NPR is not indifferent to the inequality of resources. A new Corporation for Public Broadcasting initiative, for instance, will aim to support rural stations.
And at least a few networks were ahead of the curve in pooling resources and a regional perspective. Consultant Quentin Hope (who teaches in the Table Stakes program at Poynter) was a founder of the four-state High Plains Public Radio network in 1977 and still has a role there as strategic projects director.
From a management perspective, Hope said he sees great local news potential for the NPR stations but also some basic structural challenges. “They are local and thus accountable to local audiences,” Hope told me. They have long practiced, “the audience revenue model” that newspapers and magazines are now scrambling to build.

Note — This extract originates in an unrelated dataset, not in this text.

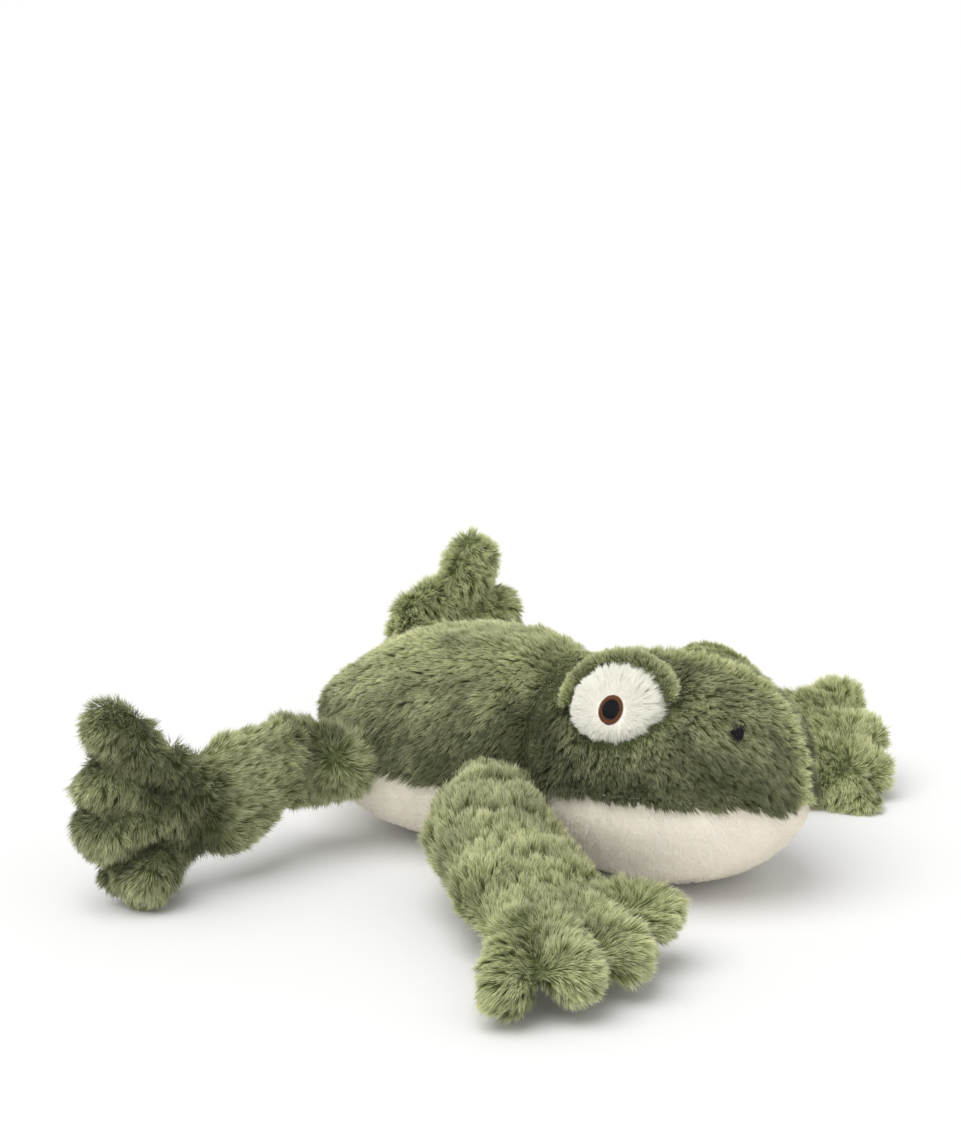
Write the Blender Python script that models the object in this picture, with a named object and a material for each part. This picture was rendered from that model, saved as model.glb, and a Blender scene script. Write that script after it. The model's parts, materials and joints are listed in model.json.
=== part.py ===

On the other hand, the audience profile is older, highly educated and affluent, Hope said, so the best member/donor prospects are already onboard. Reaching deeper into other demographics will take a lot of work.
I wanted to dig into the scope of NPR local news as a possible counter-narrative to the woe-is-me, hedge-fund consolidation, shrinking revenue, layoff-after-layoff stories of the newspaper industry.
As NPR has been growing over the last decade, the non-public not-for-profit sector has also created new journalism jobs — an estimated 1,600 according to a survey this fall from the Institute for Nonprofit News.
Though no longer in the trenches, I too mourn the erosion of print newspapers and consequent journalism job losses. Were I still in the trenches, I might jump into the podcast boom or otherwise try to polish voice storytelling, preparing for a possible move from where the opportunities are closing to where they are growing.
Corrections: This story has been updated to correct the following errors: It’s the Wisconsin Center for Investigative Journalism, not Reporting; the Kentucky Center for Investigative Reporting is part of the public radio group, not a separate entity; KERA is based in Dallas, not Marfa, Texas; the station is KUT-Austin, not KURA-Austin; and it’s American Public Media, not American Public Radio.